If you, therefore, really, really, really don’t want to mire yourself in the messy and pedestrian and low-class occupation of electoral campaigning, then I think you have an out. Rather than engage in direct politics, just spend large chunks of time reaching out to people in whatever way possible to create good citizens in a very deep and lasting way. Do this at all times, not just during election season.
I once lived across from two little kids and their grandmother. Why did they live with their grandmother? I don’t know, I never bothered to ask. I talked to those kids only on the day I was moving away. I wish now I had gone over, introduced myself to the grandmother, and helped the kids with their homework if they ever needed it.

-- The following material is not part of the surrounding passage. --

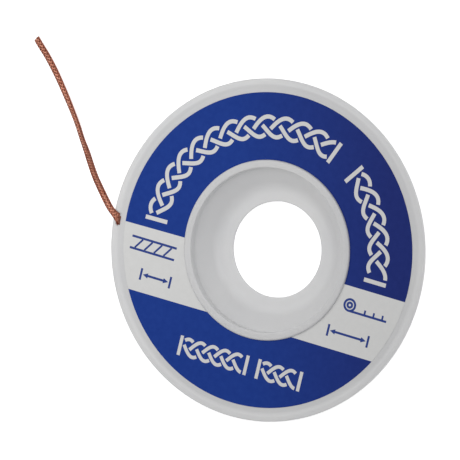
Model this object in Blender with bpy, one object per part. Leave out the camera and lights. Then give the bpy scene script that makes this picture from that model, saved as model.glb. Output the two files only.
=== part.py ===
"""A reel of desoldering braid: a two-part moulded spool, its label, and the braid wound in it.

The reel lies flat with its label up. The Z axis is the reel's own axis, the floor is at zero,
and +X is the right-hand side of the upright label. Every length is in metres.
"""

import math

import bpy

# Rear shell: a shallow cup with a thin edge, a hub tube and a recessed web round the bore
SHELL_TAPER = 0.0035
SHELL_TOP_WALL = 0.0007
SHELL_FLOOR = 0.0012
SHELL_FLOOR_INSET = 0.0008
SHELL_CORNER_FILLET = 0.0016
HUB_WALL = 0.00105
WEB_THICKNESS = 0.0012
WEB_BORE_RADIUS = 0.0087
WEB_BORE_FLARE = 0.0003
SHELL_EDGE_FILLET = 0.0003

# Front disc: a sunk flat for the label between a raised edge and a raised ring, and a dish to the bore
EDGE_RADIUS = 0.02725
EDGE_WIDTH = 0.0014
EDGE_SLOPE = 0.0005
EDGE_RISE = 0.0004
EDGE_DEPTH = 0.0004
EDGE_OUTER_FILLET = 0.0003
EDGE_INNER_FILLET = 0.0005
LAND_WIDTH = 0.00075
LAND_RISE = 0.00015
DISC_TOP = 0.00835
DISC_THICKNESS = 0.0012
DISC_TAPER = 0.0006
RAISED_RING_RADIUS = 0.01415
RAISED_RING_WIDTH = 0.001
RAISED_RING_RISE = 0.00065
RAISED_RING_FILLET = 0.0003
DISH_STEP = 0.0008
DISH_DEPTH = 0.00365
DISH_FLOOR_RADIUS = 0.0101
DISH_CURVE = 0.0006
DISH_WALL = 0.0011
BORE_RADIUS = 0.0075
BORE_FILLET = 0.00025
BORE_FLARE = 0.00045

# Slot in the front disc, through the foot of its raised edge, that the braid comes out of
SLOT_LENGTH = 0.0018
SLOT_WIDTH = 0.0006
SLOT_SETBACK = 0.0005
SLOT_ANGLE = math.radians(184.7)
SLOT_LEAN = math.radians(29.0)

# Label: a thin printed ring on the front disc
LABEL_THICKNESS = 0.00015
LABEL_LIFT = 0.0001
LABEL_EDGE_GAP = 0.0001
LABEL_SIDE_GAP = 0.00015

# Braid: flat plaited copper, wound on the hub in layers
BRAID_WIDTH = 0.00095
BRAID_THICKNESS = 0.00034
COIL_LAYERS = 3
COIL_RUNS = 5
COIL_SIDES = 40
COIL_RIDGE = 0.0001

# Clearances between pieces
SEAT_GAP = 0.0003
FIT_GAP = 0.0003
SHELL_SETBACK = 0.00015

# Numbers of sides
ROUND_SIDES = 64
ARC_STEPS = 2

# Free end of the braid: chosen points along its middle, from the slot over the edge to the floor
TAIL_ROUTE = [
    (-0.0260, -0.0021, 0.0093),
    (-0.0269, -0.0013, 0.0093),
    (-0.0280, -0.0005, 0.0092),
    (-0.0293, 0.0006, 0.0088),
    (-0.0308, 0.0018, 0.0081),
    (-0.0325, 0.0031, 0.0071),
    (-0.0343, 0.0046, 0.0058),
    (-0.0362, 0.0062, 0.0043),
    (-0.0382, 0.0078, 0.0028),
    (-0.0400, 0.0095, 0.0016),
    (-0.0418, 0.0113, 0.0008),
    (-0.0435, 0.0132, 0.0005),
    (-0.0451, 0.0151, 0.0005),
    (-0.0467, 0.0169, 0.0005),
    (-0.0486, 0.0188, 0.0005),
    (-0.0502, 0.0202, 0.0005),
    (-0.0512, 0.0211, 0.0005),
]
TAIL_STEPS = 2

# Colours as seen on the real reel
WHITE_PLASTIC = (0.62, 0.62, 0.63)
LABEL_BLUE = (0.02, 0.05, 0.25)
BRAID_COPPER = (0.55, 0.22, 0.12)


def clear_scene():
    """Remove what a new file holds."""
    for obj in list(bpy.data.objects):
        bpy.data.objects.remove(obj, do_unlink=True)


def make_material(name, colour, roughness, metallic=0.0):
    """Return a Principled material."""
    material = bpy.data.materials.new(name)
    material.use_nodes = True
    shader = material.node_tree.nodes["Principled BSDF"]
    shader.inputs["Base Color"].default_value = (*colour, 1.0)
    shader.inputs["Roughness"].default_value = roughness
    shader.inputs["Metallic"].default_value = metallic
    return material


def add_object(name, data, material):
    """Put mesh or curve data in the scene as a named object with its material."""
    obj = bpy.data.objects.new(name, data)
    bpy.context.scene.collection.objects.link(obj)
    data.materials.append(material)
    return obj


def rounded(corners):
    """Return the points of a closed outline of (radius, height, fillet) corners, fillets as arcs."""
    points = []
    count = len(corners)
    for index, (radius, height, fillet) in enumerate(corners):
        if fillet == 0.0:
            points.append((radius, height))
            continue
        before = corners[index - 1]
        after = corners[(index + 1) % count]
        to_before = math.atan2(before[1] - height, before[0] - radius)
        to_after = math.atan2(after[1] - height, after[0] - radius)
        turn = (to_after - to_before + math.pi) % (2.0 * math.pi) - math.pi
        half = abs(turn) / 2.0
        middle = to_before + turn / 2.0
        centre_r = radius + math.cos(middle) * fillet / math.sin(half)
        centre_z = height + math.sin(middle) * fillet / math.sin(half)
        sweep = math.pi - abs(turn)
        start = middle + math.pi + math.copysign(sweep / 2.0, turn)
        for step in range(ARC_STEPS + 1):
            angle = start - math.copysign(sweep * step / ARC_STEPS, turn)
            points.append((centre_r + fillet * math.cos(angle), centre_z + fillet * math.sin(angle)))
    return points


def turned(name, corners, material, sides=ROUND_SIDES):
    """Turn a closed outline about the Z axis. The outline runs down its outer side."""
    points = rounded(corners)
    vertices = [(radius, 0.0, height) for radius, height in points]
    edges = [(index, (index + 1) % len(points)) for index in range(len(points))]
    mesh = bpy.data.meshes.new(name)
    mesh.from_pydata(vertices, edges, [])
    obj = add_object(name, mesh, material)
    screw = obj.modifiers.new("Turn", "SCREW")
    screw.axis = "Z"
    screw.angle = 2.0 * math.pi
    screw.steps = sides
    screw.render_steps = sides
    screw.use_merge_vertices = True
    screw.merge_threshold = 0.00001
    screw.use_smooth_shade = True
    return obj


# Levels and radii that pieces share
disc_underside = DISC_TOP - DISC_THICKNESS
disc_foot_radius = EDGE_RADIUS - DISC_TAPER
edge_inner_radius = EDGE_RADIUS - EDGE_WIDTH
label_seat_radius = edge_inner_radius - LAND_WIDTH
land_top = DISC_TOP + LAND_RISE
shell_top_radius = disc_foot_radius - SHELL_SETBACK
shell_foot_radius = shell_top_radius - SHELL_TAPER
dish_radius = RAISED_RING_RADIUS - RAISED_RING_WIDTH
dish_outer_radius = dish_radius + DISH_WALL
dish_floor = DISC_TOP - DISH_DEPTH
dish_underside = dish_floor - DISH_WALL
hub_bore_radius = dish_outer_radius + FIT_GAP
hub_radius = hub_bore_radius + HUB_WALL
hub_top = disc_underside - SEAT_GAP
web_top = dish_underside - SEAT_GAP
web_underside = web_top - WEB_THICKNESS


def make_front_disc(material):
    """The upper half of the spool, which carries the label."""
    slope = math.atan2(DISH_DEPTH - DISH_STEP, dish_radius - DISH_FLOOR_RADIUS)
    wall_offset = DISH_WALL * math.tan(slope / 2.0)
    ring_top = DISC_TOP + RAISED_RING_RISE
    edge_top = DISC_TOP + EDGE_RISE
    corners = [
        (RAISED_RING_RADIUS, ring_top, RAISED_RING_FILLET),
        (RAISED_RING_RADIUS, DISC_TOP, 0.0),
        (label_seat_radius, DISC_TOP, 0.0),
        (label_seat_radius, land_top, 0.0),
        (edge_inner_radius, land_top, 0.0),
        (edge_inner_radius + EDGE_SLOPE, edge_top, EDGE_INNER_FILLET),
        (EDGE_RADIUS, edge_top, EDGE_OUTER_FILLET),
        (EDGE_RADIUS, edge_top - EDGE_DEPTH, 0.0),
        (disc_foot_radius, disc_underside, 0.0),
        (dish_outer_radius, disc_underside, 0.0),
        (dish_outer_radius, DISC_TOP - DISH_STEP - wall_offset, 0.0),
        (DISH_FLOOR_RADIUS + wall_offset, dish_underside, DISH_CURVE),
        (BORE_RADIUS + BORE_FLARE, dish_underside, 0.0),
        (BORE_RADIUS, dish_floor, BORE_FILLET),
        (DISH_FLOOR_RADIUS, dish_floor, DISH_CURVE),
        (dish_radius, DISC_TOP - DISH_STEP, DISH_CURVE),
        (dish_radius, ring_top, RAISED_RING_FILLET),
    ]
    disc = turned("front_disc", corners, material)
    cut = disc.modifiers.new("Slot", "BOOLEAN")
    cut.operation = "DIFFERENCE"
    cut.object = make_slot_cutter()
    return disc


def make_slot_cutter():
    """A box as long and wide as the slot, leaning outward, through the disc's whole thickness."""
    bpy.ops.mesh.primitive_cube_add(size=1.0)
    cutter = bpy.context.object
    cutter.name = "slot_cutter"
    radius = edge_inner_radius + SLOT_SETBACK
    cutter.location = (radius * math.cos(SLOT_ANGLE), radius * math.sin(SLOT_ANGLE), land_top)
    cutter.rotation_euler = (0.0, SLOT_LEAN, SLOT_ANGLE)
    cutter.scale = (SLOT_WIDTH, SLOT_LENGTH, DISC_THICKNESS * 4.0)
    cutter.hide_render = True
    cutter.display_type = "WIRE"
    return cutter


def make_rear_shell(material):
    """The lower half of the spool: the cup that the reel rests on, with the hub for the braid."""
    shell_top = disc_underside - SEAT_GAP
    corners = [
        (shell_top_radius, shell_top, 0.0),
        (shell_foot_radius, 0.0, SHELL_CORNER_FILLET),
        (hub_bore_radius, 0.0, SHELL_EDGE_FILLET),
        (hub_bore_radius, web_underside, SHELL_EDGE_FILLET),
        (WEB_BORE_RADIUS + WEB_BORE_FLARE, web_underside, 0.0),
        (WEB_BORE_RADIUS, web_top, 0.0),
        (hub_bore_radius, web_top, 0.0),
        (hub_bore_radius, hub_top, 0.0),
        (hub_radius, hub_top, 0.0),
        (hub_radius, SHELL_FLOOR, 0.0),
        (shell_foot_radius - SHELL_FLOOR_INSET, SHELL_FLOOR, SHELL_EDGE_FILLET),
        (shell_top_radius - SHELL_TOP_WALL, shell_top, 0.0),
    ]
    return turned("rear_shell", corners, material)


def make_front_label(material):
    """The printed ring on the front disc."""
    outer = label_seat_radius - LABEL_EDGE_GAP
    inner = RAISED_RING_RADIUS + LABEL_SIDE_GAP
    bottom = DISC_TOP + LABEL_LIFT
    top = bottom + LABEL_THICKNESS
    corners = [(outer, top, 0.0), (outer, bottom, 0.0), (inner, bottom, 0.0), (inner, top, 0.0)]
    return turned("front_label", corners, material)


def make_braid_coil(material):
    """The wound braid as one turned ring. Each layer is a ridge on both of its ends."""
    inner = hub_radius + FIT_GAP
    bottom = SHELL_FLOOR + SEAT_GAP
    top = bottom + COIL_RUNS * BRAID_WIDTH
    upper = []
    lower = []
    for layer in range(COIL_LAYERS):
        near = inner + layer * BRAID_THICKNESS
        upper.append((near, top - COIL_RIDGE, 0.0))
        upper.append((near + BRAID_THICKNESS / 2.0, top, 0.0))
        lower.append((near, bottom + COIL_RIDGE, 0.0))
        lower.append((near + BRAID_THICKNESS / 2.0, bottom, 0.0))
    outer = inner + COIL_LAYERS * BRAID_THICKNESS
    outer_side = [(outer, top - COIL_RIDGE, 0.0)]
    for run in range(1, COIL_RUNS):
        outer_side.append((outer - COIL_RIDGE, top - run * BRAID_WIDTH, 0.0))
        outer_side.append((outer, top - (run + 0.5) * BRAID_WIDTH, 0.0))
    outer_side.append((outer, bottom + COIL_RIDGE, 0.0))
    return turned("braid_coil", upper + outer_side + lower[::-1], material, COIL_SIDES)


def smooth_route(points, steps):
    """Return points on one smooth curve through the given ones, with steps pieces between each two."""
    route = []
    last = len(points) - 1
    for index in range(last):
        p0 = points[max(index - 1, 0)]
        p1 = points[index]
        p2 = points[index + 1]
        p3 = points[min(index + 2, last)]
        for step in range(steps):
            t = step / steps
            route.append(tuple(
                0.5 * (2.0 * b + (c - a) * t + (2.0 * a - 5.0 * b + 4.0 * c - d) * t ** 2
                       + (3.0 * b - a - 3.0 * c + d) * t ** 3)
                for a, b, c, d in zip(p0, p1, p2, p3)
            ))
    route.append(tuple(points[last]))
    return route


def make_braid_tail(material):
    """The free end of the braid, as a plain round tube of the braid's width."""
    route = smooth_route(TAIL_ROUTE, TAIL_STEPS)
    curve = bpy.data.curves.new("braid_tail", "CURVE")
    curve.dimensions = "3D"
    curve.bevel_depth = BRAID_WIDTH / 2.0
    curve.bevel_resolution = 2
    curve.use_fill_caps = True
    spline = curve.splines.new("POLY")
    spline.points.add(len(route) - 1)
    for point, place in zip(spline.points, route):
        point.co = (*place, 1.0)
    return add_object("braid_tail", curve, material)


def main():
    clear_scene()
    white = make_material("white_plastic", WHITE_PLASTIC, 0.35)
    blue = make_material("printed_label", LABEL_BLUE, 0.3)
    copper = make_material("copper_braid", BRAID_COPPER, 0.4, metallic=1.0)
    make_rear_shell(white)
    make_front_disc(white)
    make_front_label(blue)
    make_braid_coil(copper)
    make_braid_tail(copper)


main()
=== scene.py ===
"""Looks of the desoldering braid reel: smooth mouldings, printed label, woven braid, floor and light.

Lengths are in metres, MM is one millimetre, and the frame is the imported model's: the reel's axis
is Z, the label faces up, and +X is the right-hand side of the upright label.
"""
import math
import random

import bmesh
import bpy
import numpy as np
from mathutils import Matrix, Vector


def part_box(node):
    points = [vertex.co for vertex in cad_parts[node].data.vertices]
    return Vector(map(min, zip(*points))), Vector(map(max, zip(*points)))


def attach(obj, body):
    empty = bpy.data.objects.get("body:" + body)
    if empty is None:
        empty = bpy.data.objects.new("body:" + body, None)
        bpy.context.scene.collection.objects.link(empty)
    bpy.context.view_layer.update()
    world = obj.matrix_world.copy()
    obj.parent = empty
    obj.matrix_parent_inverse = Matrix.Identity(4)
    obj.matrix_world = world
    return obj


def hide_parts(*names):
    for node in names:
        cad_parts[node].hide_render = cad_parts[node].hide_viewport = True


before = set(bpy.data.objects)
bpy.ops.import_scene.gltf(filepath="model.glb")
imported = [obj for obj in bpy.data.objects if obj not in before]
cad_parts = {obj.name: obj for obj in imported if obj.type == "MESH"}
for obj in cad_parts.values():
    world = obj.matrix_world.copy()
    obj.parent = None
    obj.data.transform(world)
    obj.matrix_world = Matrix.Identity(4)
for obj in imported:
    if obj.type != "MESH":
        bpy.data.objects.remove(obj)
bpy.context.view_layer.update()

MM = 0.001
BODY = "root"
disc_low, disc_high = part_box("front_disc")
label_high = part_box("front_label")[1]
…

That was when I was a master’s student. And then it happened again when I was a PhD student. I lived across from a family of refugees – I think maybe from Myanmar. It never clicked in my mind that I should knock on the door, introduce myself, get to know the kids, and see if I could help out or hang out with them. In fact, I didn’t even realize that they were refugees until someone pointed it out, after about two years of being neighbors. If I had bothered to think about it, I could probably have figured this out much earlier.
Combined, the family from my Master’s and the family from my PhD adds up to quite a handful of kids who I could have taken to the UNC science expo, say, or to the string quartet concerts in Hill Hall, or I could have taken them to the computer labs and shown them how to use mapping software. Sharing my interests with the environment with them could have been really impactful, both in how they live their lives and how they later vote.
So if you really feel like electioneering is too slimy a business for you, then just be active in other ways that are deeper, sweeter, and less forced.
And as you build those deeper and sweeter relationships, you might even decide that the depth and sweetness of them will protect you from moral peril if you should one day also venture in the more direct and blustering world of direct political engagement!